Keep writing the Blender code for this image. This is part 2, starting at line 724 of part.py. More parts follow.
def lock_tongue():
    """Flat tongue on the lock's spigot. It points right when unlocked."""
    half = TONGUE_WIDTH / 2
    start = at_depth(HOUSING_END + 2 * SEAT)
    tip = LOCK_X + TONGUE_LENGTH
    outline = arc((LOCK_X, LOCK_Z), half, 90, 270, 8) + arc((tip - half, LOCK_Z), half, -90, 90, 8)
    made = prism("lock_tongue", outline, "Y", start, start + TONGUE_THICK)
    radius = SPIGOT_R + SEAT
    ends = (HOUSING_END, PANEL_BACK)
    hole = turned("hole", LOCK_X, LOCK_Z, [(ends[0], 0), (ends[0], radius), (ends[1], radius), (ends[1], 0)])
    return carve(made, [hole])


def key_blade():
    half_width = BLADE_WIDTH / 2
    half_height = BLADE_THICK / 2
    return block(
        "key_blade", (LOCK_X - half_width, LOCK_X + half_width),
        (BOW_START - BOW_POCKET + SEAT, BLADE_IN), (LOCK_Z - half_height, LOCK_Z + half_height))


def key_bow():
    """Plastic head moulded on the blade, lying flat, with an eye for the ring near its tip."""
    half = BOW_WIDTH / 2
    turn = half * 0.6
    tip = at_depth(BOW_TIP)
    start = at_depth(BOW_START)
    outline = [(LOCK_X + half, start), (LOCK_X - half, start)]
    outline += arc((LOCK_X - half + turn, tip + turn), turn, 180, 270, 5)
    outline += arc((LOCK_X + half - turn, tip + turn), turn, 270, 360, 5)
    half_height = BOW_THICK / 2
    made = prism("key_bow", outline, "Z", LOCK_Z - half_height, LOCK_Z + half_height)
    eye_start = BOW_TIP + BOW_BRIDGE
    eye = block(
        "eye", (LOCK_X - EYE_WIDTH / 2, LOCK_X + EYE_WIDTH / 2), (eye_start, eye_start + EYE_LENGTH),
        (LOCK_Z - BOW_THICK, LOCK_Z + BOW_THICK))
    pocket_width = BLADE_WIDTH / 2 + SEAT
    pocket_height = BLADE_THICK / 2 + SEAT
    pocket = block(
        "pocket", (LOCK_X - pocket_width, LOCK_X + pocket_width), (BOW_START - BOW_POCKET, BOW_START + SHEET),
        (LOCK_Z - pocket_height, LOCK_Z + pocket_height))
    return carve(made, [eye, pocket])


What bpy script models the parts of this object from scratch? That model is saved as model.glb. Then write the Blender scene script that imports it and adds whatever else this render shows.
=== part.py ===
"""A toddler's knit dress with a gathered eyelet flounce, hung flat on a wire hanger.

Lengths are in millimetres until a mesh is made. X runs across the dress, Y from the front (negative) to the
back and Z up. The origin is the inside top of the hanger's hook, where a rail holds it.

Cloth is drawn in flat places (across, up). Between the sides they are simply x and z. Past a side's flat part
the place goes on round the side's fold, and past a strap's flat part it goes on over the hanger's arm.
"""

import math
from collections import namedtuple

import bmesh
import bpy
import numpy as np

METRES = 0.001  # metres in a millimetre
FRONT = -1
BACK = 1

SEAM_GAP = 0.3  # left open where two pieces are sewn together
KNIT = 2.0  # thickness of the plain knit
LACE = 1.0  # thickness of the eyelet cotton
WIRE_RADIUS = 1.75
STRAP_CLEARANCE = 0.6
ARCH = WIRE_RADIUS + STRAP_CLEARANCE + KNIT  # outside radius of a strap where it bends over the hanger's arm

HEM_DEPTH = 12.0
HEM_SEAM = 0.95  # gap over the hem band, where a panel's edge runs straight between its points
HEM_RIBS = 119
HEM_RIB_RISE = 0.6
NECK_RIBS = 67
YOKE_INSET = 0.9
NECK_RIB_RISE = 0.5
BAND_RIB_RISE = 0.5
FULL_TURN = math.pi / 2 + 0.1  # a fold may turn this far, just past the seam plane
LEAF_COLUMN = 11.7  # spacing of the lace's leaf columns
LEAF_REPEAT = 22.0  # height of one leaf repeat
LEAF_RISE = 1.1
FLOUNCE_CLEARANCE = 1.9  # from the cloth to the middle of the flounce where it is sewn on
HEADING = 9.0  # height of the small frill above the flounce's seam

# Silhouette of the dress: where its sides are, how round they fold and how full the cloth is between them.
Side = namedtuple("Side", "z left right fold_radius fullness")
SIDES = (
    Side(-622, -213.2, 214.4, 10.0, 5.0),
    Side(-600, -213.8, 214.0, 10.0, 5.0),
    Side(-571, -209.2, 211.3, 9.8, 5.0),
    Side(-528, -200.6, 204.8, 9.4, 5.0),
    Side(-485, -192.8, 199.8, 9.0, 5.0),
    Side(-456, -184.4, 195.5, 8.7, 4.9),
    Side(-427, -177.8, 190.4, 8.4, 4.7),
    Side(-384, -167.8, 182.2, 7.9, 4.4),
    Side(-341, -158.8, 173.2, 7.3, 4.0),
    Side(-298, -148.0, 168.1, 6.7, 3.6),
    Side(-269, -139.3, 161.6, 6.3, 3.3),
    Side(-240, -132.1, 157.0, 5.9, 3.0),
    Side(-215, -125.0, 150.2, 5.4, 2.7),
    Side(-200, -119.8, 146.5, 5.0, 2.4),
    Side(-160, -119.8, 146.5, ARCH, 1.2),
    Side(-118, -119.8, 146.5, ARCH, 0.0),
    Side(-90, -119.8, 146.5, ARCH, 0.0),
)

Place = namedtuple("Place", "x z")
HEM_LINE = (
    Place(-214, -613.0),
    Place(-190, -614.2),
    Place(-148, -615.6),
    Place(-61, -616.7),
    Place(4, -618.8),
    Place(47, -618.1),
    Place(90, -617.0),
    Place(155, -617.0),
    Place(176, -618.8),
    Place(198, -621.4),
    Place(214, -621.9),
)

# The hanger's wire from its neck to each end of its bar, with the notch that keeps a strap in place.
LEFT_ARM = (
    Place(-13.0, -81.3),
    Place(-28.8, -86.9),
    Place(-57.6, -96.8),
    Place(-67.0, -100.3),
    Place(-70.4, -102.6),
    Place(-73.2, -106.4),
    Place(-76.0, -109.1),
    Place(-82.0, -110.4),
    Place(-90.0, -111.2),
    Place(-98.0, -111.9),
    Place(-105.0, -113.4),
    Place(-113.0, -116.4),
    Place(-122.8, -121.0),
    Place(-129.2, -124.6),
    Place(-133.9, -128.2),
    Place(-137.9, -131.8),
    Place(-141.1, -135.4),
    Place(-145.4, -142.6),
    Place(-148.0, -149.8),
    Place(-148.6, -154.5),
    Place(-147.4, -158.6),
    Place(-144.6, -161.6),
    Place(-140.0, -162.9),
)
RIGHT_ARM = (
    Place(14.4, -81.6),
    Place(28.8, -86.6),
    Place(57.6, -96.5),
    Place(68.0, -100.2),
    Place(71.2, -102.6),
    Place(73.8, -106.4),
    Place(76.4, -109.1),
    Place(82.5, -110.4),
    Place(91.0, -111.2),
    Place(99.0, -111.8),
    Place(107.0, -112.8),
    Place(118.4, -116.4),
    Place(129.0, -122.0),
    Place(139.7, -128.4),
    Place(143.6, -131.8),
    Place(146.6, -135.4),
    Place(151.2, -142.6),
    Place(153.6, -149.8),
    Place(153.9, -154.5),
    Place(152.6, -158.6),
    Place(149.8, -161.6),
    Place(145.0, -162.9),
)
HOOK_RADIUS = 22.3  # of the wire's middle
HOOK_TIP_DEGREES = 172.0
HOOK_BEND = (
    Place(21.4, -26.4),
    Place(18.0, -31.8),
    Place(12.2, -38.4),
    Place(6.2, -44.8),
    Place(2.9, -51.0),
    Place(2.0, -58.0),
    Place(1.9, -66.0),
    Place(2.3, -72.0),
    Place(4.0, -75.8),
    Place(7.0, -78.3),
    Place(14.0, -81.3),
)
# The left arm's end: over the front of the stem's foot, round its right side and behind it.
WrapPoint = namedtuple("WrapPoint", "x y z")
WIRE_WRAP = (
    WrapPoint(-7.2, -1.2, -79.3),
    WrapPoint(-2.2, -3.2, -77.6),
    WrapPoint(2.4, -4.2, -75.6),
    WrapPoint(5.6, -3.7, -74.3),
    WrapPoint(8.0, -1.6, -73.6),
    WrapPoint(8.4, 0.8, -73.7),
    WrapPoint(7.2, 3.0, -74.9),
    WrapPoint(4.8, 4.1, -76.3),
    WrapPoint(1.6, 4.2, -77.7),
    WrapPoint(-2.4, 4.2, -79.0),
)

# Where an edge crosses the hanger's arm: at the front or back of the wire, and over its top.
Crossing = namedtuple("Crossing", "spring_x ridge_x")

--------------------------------

Given problem:
Within the listing above, the range opens at the line with "What bpy script" and closes at the line with "a wire hanger.". Reproduce exactly the lines of that range, including both ends.

Solution to the exercise:
What bpy script models the parts of this object from scratch? That model is saved as model.glb. Then write the Blender scene script that imports it and adds whatever else this render shows.
=== part.py ===
"""A toddler's knit dress with a gathered eyelet flounce, hung flat on a wire hanger.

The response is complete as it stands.